:: The exercise ::
Extract the first line through the line containing "rod(start, Z_AXIS, SLEEVE_LENGTH, inner))" from the listing below, exactly as written.

:: Information shown ::
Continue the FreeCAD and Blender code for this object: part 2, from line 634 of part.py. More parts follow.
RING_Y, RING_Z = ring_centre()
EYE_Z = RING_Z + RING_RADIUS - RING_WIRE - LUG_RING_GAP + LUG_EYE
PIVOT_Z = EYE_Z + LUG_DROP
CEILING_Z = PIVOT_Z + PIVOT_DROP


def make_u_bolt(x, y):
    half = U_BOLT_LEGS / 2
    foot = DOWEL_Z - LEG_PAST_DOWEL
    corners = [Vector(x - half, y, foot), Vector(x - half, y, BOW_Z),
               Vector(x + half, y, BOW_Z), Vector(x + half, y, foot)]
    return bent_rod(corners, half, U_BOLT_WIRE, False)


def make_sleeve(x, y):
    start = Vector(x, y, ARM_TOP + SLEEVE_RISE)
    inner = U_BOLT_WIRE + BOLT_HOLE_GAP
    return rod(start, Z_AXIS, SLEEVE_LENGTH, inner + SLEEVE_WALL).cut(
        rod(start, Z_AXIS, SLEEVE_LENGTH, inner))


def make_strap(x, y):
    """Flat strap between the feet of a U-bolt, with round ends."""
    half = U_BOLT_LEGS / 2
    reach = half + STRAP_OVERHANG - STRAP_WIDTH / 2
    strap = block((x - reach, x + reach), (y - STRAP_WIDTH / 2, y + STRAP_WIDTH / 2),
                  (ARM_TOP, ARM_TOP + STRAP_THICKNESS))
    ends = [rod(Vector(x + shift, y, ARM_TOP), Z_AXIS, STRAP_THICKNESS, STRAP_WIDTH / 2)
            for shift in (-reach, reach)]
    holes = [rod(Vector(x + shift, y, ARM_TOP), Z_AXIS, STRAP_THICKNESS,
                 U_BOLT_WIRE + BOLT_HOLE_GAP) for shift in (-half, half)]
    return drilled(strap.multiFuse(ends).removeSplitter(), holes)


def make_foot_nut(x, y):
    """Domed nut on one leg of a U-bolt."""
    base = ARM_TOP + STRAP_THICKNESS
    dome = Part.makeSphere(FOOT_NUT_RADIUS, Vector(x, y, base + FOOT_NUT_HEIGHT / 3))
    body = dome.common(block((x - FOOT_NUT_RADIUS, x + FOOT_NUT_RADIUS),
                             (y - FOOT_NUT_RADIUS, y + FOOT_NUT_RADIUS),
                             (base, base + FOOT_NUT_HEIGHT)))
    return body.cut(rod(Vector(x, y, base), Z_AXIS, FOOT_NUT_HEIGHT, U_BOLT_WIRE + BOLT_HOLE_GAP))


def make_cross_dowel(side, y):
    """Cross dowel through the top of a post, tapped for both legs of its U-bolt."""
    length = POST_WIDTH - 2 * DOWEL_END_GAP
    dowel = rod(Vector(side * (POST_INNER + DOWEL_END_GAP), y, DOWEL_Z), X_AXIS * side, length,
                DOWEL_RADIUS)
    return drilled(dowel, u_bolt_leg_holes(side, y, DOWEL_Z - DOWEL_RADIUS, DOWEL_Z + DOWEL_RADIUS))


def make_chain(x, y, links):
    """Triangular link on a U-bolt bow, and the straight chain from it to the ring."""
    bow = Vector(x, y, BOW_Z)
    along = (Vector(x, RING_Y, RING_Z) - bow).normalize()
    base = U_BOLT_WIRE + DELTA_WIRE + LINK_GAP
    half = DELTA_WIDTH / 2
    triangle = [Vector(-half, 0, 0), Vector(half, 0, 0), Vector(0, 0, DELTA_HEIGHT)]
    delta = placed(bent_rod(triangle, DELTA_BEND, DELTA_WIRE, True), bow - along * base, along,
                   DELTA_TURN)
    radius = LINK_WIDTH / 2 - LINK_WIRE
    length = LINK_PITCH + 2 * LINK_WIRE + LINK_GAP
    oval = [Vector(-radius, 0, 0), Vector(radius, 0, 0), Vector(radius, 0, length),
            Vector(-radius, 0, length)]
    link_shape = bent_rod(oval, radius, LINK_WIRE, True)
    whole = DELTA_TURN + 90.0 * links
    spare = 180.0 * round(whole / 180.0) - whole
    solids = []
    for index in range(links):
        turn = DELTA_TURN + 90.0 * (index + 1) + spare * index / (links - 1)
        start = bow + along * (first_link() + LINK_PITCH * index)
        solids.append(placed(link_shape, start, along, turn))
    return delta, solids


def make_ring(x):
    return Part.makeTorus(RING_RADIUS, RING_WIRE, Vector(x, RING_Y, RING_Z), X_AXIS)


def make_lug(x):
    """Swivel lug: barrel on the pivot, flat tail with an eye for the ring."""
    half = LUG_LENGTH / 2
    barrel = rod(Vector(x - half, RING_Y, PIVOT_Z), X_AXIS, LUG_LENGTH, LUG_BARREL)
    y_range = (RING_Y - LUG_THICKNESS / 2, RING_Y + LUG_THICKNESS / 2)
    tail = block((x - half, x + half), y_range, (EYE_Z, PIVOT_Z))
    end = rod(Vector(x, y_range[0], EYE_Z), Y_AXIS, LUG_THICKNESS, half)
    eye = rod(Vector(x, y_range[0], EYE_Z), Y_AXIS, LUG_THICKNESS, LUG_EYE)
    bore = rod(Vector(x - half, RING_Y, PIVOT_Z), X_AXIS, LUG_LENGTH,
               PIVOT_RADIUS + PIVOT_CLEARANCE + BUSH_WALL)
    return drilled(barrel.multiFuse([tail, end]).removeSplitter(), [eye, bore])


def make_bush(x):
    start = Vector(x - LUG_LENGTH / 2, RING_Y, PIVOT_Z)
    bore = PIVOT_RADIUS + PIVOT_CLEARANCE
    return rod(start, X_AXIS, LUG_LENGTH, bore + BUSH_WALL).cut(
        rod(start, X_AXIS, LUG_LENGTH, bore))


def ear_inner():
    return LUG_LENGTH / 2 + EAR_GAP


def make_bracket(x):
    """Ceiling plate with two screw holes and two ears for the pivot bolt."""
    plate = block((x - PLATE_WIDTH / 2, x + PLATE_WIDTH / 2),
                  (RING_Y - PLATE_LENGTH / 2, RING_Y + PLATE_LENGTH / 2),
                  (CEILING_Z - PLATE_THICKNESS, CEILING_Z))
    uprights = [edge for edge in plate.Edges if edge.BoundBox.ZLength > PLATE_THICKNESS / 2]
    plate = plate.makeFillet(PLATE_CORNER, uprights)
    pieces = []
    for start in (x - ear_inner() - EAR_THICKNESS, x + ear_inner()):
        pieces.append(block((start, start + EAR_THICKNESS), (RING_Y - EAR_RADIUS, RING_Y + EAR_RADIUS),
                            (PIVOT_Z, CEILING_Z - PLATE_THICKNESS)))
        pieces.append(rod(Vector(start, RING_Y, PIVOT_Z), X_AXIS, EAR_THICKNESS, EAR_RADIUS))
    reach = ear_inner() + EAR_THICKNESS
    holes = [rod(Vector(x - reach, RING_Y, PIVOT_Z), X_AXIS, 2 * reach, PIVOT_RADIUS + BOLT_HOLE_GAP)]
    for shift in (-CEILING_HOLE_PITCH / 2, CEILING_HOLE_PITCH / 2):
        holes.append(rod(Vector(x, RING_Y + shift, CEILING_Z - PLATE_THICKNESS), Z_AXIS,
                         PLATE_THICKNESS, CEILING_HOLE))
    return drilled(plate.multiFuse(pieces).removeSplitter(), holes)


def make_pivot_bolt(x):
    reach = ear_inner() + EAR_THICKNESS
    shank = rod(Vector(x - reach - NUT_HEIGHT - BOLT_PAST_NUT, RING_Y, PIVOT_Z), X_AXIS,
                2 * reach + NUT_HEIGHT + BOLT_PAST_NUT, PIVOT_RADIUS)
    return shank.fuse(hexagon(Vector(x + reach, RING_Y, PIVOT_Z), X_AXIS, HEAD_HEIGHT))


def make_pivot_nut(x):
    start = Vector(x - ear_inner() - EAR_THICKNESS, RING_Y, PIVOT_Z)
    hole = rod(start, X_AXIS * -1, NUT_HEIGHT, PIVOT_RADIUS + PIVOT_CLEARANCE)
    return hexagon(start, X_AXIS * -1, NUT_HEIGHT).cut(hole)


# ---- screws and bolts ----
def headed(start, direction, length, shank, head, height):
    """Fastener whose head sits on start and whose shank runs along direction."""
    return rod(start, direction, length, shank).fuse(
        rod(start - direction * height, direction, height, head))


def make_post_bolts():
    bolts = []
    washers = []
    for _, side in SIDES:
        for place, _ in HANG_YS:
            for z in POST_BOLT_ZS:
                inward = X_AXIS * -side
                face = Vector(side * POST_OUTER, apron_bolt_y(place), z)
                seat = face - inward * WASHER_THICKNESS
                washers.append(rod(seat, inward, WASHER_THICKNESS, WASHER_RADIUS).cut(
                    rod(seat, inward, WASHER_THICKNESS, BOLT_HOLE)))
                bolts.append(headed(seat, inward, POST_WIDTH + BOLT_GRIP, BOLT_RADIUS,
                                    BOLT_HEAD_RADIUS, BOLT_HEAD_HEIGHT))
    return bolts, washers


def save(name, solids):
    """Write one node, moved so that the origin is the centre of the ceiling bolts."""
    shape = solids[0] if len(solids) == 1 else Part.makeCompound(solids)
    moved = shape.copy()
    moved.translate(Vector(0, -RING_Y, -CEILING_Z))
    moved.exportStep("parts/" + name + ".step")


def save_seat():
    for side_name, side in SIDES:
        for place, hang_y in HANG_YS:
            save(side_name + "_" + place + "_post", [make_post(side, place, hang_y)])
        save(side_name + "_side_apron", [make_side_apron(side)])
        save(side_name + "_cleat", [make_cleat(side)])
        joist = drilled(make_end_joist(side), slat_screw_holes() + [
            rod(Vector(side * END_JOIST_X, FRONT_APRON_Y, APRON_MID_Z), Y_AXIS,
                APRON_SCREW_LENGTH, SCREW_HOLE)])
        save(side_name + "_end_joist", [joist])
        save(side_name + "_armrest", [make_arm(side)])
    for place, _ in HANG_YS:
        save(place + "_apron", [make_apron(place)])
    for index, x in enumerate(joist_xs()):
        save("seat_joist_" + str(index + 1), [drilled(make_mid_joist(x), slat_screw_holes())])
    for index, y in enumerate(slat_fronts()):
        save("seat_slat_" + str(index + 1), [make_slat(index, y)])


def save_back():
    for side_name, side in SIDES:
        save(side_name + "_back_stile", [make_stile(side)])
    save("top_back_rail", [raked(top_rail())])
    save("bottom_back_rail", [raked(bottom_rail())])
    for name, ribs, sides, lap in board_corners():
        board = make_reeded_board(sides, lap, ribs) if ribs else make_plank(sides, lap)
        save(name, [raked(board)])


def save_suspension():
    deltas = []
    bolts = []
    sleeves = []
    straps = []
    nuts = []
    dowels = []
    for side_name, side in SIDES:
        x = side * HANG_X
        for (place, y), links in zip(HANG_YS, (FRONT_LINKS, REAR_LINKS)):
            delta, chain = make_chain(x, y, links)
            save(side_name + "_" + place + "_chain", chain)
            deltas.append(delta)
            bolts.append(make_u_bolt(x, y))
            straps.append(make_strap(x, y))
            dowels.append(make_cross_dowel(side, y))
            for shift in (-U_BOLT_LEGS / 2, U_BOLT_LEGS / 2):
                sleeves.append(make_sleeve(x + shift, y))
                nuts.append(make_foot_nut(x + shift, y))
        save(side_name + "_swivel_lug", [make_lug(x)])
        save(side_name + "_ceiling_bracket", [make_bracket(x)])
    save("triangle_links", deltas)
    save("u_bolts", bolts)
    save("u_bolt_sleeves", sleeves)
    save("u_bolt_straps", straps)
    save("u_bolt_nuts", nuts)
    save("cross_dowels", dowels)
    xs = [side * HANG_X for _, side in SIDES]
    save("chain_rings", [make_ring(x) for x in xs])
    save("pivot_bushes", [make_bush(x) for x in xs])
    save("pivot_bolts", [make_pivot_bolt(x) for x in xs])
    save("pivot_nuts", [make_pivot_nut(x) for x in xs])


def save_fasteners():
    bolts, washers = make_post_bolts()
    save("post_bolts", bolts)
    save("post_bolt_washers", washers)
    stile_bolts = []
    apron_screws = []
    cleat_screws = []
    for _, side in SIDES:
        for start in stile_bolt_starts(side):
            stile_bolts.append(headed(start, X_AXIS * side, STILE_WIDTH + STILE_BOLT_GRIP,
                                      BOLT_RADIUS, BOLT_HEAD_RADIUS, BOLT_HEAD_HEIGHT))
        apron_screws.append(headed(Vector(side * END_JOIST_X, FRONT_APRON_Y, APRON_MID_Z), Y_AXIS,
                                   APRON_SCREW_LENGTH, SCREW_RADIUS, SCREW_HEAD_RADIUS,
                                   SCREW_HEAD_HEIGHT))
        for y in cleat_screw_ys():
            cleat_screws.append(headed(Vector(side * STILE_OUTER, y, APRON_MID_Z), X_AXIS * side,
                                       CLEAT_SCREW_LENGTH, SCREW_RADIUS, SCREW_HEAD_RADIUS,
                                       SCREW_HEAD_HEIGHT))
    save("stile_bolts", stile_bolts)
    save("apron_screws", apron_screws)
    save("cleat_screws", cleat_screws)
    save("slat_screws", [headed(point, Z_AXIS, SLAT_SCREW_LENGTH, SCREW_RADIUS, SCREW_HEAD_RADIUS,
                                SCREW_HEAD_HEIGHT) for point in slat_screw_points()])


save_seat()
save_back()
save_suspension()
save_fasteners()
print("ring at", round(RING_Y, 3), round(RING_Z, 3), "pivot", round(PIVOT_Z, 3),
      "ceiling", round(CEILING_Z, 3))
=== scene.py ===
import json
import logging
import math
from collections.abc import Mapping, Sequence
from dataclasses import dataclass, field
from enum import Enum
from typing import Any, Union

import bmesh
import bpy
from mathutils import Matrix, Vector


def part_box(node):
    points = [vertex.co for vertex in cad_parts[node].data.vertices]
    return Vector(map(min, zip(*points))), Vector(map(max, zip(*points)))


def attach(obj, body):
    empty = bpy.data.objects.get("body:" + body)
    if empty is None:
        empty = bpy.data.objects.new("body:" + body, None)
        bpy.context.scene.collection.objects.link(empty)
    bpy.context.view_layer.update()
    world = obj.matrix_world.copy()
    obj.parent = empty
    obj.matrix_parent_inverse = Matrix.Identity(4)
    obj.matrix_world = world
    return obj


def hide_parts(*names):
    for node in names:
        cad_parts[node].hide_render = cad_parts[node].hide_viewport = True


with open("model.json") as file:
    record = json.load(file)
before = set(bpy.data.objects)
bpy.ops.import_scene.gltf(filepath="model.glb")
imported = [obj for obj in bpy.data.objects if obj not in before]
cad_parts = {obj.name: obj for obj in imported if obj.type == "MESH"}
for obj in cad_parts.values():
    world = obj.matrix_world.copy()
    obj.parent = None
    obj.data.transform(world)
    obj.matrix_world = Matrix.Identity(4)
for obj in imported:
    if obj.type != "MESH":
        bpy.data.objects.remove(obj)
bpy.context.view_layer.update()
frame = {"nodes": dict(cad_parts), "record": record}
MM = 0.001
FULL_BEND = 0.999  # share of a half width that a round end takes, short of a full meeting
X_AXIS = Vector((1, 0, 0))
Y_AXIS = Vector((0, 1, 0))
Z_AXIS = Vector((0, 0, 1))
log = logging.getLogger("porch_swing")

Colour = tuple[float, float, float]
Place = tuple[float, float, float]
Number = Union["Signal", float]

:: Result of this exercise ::
Continue the FreeCAD and Blender code for this object: part 2, from line 634 of part.py. More parts follow.
RING_Y, RING_Z = ring_centre()
EYE_Z = RING_Z + RING_RADIUS - RING_WIRE - LUG_RING_GAP + LUG_EYE
PIVOT_Z = EYE_Z + LUG_DROP
CEILING_Z = PIVOT_Z + PIVOT_DROP


def make_u_bolt(x, y):
    half = U_BOLT_LEGS / 2
    foot = DOWEL_Z - LEG_PAST_DOWEL
    corners = [Vector(x - half, y, foot), Vector(x - half, y, BOW_Z),
               Vector(x + half, y, BOW_Z), Vector(x + half, y, foot)]
    return bent_rod(corners, half, U_BOLT_WIRE, False)


def make_sleeve(x, y):
    start = Vector(x, y, ARM_TOP + SLEEVE_RISE)
    inner = U_BOLT_WIRE + BOLT_HOLE_GAP
    return rod(start, Z_AXIS, SLEEVE_LENGTH, inner + SLEEVE_WALL).cut(
        rod(start, Z_AXIS, SLEEVE_LENGTH, inner))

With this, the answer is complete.